The nucleus of her social gatherings consisted of the representatives of the old literary traditions, Nicolai, Ramler, Engel, and Moritz, and they curiously enough attracted the theologians Spalding, Teller, Zoellner, and later Schleiermacher, whose intimacy with his hostess is a matter of history. Music was represented by Reichardt and Wesseli; art, by Schadow; and the nobility by Bernstorff, Dotina, Brinkmann, Friedrich von Gentz, and the Humboldts. Her drawing-room was the hearth of the romantic movement, and as may be imagined, her example was followed for better and for worse by her friends and sisters in faith, so that by the end of the century, Berlin could boast a number of _salons_, meeting-places of the nobility, literary men, and cultured Jews, for the friendly exchange of spiritual and intellectual experiences.

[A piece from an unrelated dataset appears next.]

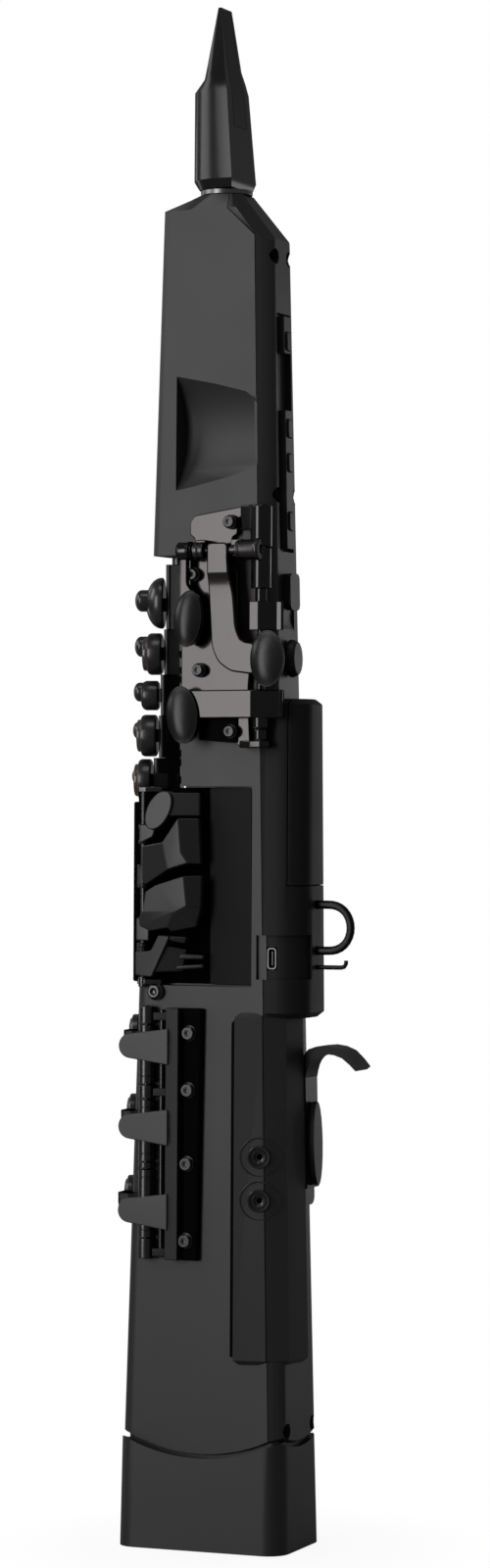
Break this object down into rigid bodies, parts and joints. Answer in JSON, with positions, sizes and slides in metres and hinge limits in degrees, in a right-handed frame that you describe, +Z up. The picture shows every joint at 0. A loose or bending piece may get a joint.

Henriette Herz's _salon_ became important not only for society in Berlin, but also for German literature, three great literary movements being sheltered in it: the classical, the romantic, and, through Ludwig Boerne, that of "Young Germany." Judaism alone was left unrepresented. In fact, she and all her cultured Jewish friends hastened to free themselves of their troublesome Jewish affiliations, or, at least, concealed them as best they could. Years afterwards, Boerne spent his ridicule upon the Jewesses of the Berlin _salons_, with their enormous racial noses and their great gold crosses at their throats, pressing into Trinity church to hear Schleiermacher preach. But justice compels us to say that these women did not know Judaism, or knew it only in its slave's garb. Had they had a conception of its high ethical standard, of the wealth of its poetic and philosophic thoughts, being women of rare mental gifts and broad liberality, they certainly would not have abandoned Judaism. But the Judaism of their Berlin, as represented by its religious teachers and the leaders of the Jewish community, most of them, according to Mendelssohn's own account, immigrant Poles, could not appeal to women of keen, intellectual sympathies, and tastes conforming to the ideals of the new era.